## Start RAW DATA

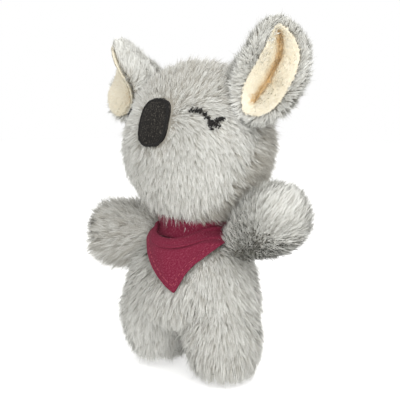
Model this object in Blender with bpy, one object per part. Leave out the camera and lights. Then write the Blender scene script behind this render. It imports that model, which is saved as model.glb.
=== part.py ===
"""A small plush koala with a neck bandana, standing on its two feet.

Metres, +Z up. The toy faces -Y and its own left side is +X. The origin is on the ground, between the feet.
Each skin is a sewn plush cover, open where it was filled, and each filling is the fibre inside it.
Limbs end in a ball that sits in a round seat of the body, and the head sits on a ball of fibre in the neck.
"""

import math

import bmesh
import bpy
from mathutils import Euler, Matrix, Vector

# Plush cloth, thread and the clearances between pieces
SKIN_THICKNESS = 0.0042
FILLING_GAP = 0.0006
SEAT_GAP = 0.0009
FIT_GAP = 0.0003
THREAD_RADIUS = 0.0008
CUT_OVERRUN = 0.004

# Legs: from the hip to the sole
LEG_LENGTH = 0.0340
LEG_BALL_RADIUS = 0.0155
LEG_BELLY_RADIUS = 0.0200
LEG_SPACING = 0.0480
LEG_FORWARD = 0.0065
LEG_CREASE_ANGLE = math.radians(45)
LEG_BELLY_SHARE = 0.62
LEG_BLUNTNESS = 3.0
SOLE_CUT = 0.0005

# Torso
TORSO_HEIGHT = 0.0590
TORSO_HALF_WIDTH = 0.0435
TORSO_HALF_DEPTH = 0.0290
TORSO_FORWARD = 0.0055
HIP_ABOVE_TORSO_BASE = 0.0110
SHOULDER_ABOVE_TORSO_BASE = 0.0520
SHOULDER_SPACING = 0.0670
SHOULDER_FORWARD = 0.0010
# Rows from the base up: height, half width, half depth and forward shift, as shares of the torso's own
TORSO_SHARES = (
    (0.000, 0.00, 0.00, 1.00),
    (0.025, 0.48, 0.44, 1.00),
    (0.075, 0.74, 0.70, 1.00),
    (0.140, 0.91, 0.89, 1.00),
    (0.230, 1.00, 1.00, 1.00),
    (0.410, 0.96, 0.97, 0.90),
    (0.575, 0.90, 0.91, 0.70),
    (0.730, 0.81, 0.82, 0.50),
    (0.855, 0.64, 0.71, 0.30),
    (0.937, 0.41, 0.54, 0.15),
    (1.000, 0.00, 0.00, 0.00),
)

# Arms: from the shoulder to the tip
ARM_LENGTH = 0.0415
ARM_BALL_RADIUS = 0.0148
ARM_BELLY_RADIUS = 0.0178
ARM_CREASE_ANGLE = math.radians(70)
ARM_BELLY_SHARE = 0.56
ARM_BLUNTNESS = 2.4
LEFT_ARM_FORWARD_ANGLE = math.radians(5)
RIGHT_ARM_FORWARD_ANGLE = math.radians(8)
LEFT_ARM_RAISE = math.radians(31)
RIGHT_ARM_RAISE = math.radians(-5)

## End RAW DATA

**SHORT PROBLEM:** Return only the lines spanning from the first line of the material through the line with "SOLE_CUT = 0.0005", copied exactly, both ends kept.

**FINAL RESULT:**
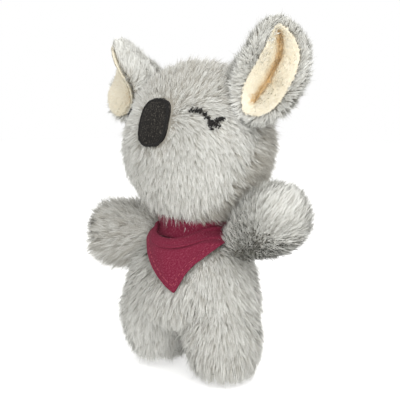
Model this object in Blender with bpy, one object per part. Leave out the camera and lights. Then write the Blender scene script behind this render. It imports that model, which is saved as model.glb.
=== part.py ===
"""A small plush koala with a neck bandana, standing on its two feet.

Metres, +Z up. The toy faces -Y and its own left side is +X. The origin is on the ground, between the feet.
Each skin is a sewn plush cover, open where it was filled, and each filling is the fibre inside it.
Limbs end in a ball that sits in a round seat of the body, and the head sits on a ball of fibre in the neck.
"""

import math

import bmesh
import bpy
from mathutils import Euler, Matrix, Vector

# Plush cloth, thread and the clearances between pieces
SKIN_THICKNESS = 0.0042
FILLING_GAP = 0.0006
SEAT_GAP = 0.0009
FIT_GAP = 0.0003
THREAD_RADIUS = 0.0008
CUT_OVERRUN = 0.004

# Legs: from the hip to the sole
LEG_LENGTH = 0.0340
LEG_BALL_RADIUS = 0.0155
LEG_BELLY_RADIUS = 0.0200
LEG_SPACING = 0.0480
LEG_FORWARD = 0.0065
LEG_CREASE_ANGLE = math.radians(45)
LEG_BELLY_SHARE = 0.62
LEG_BLUNTNESS = 3.0
SOLE_CUT = 0.0005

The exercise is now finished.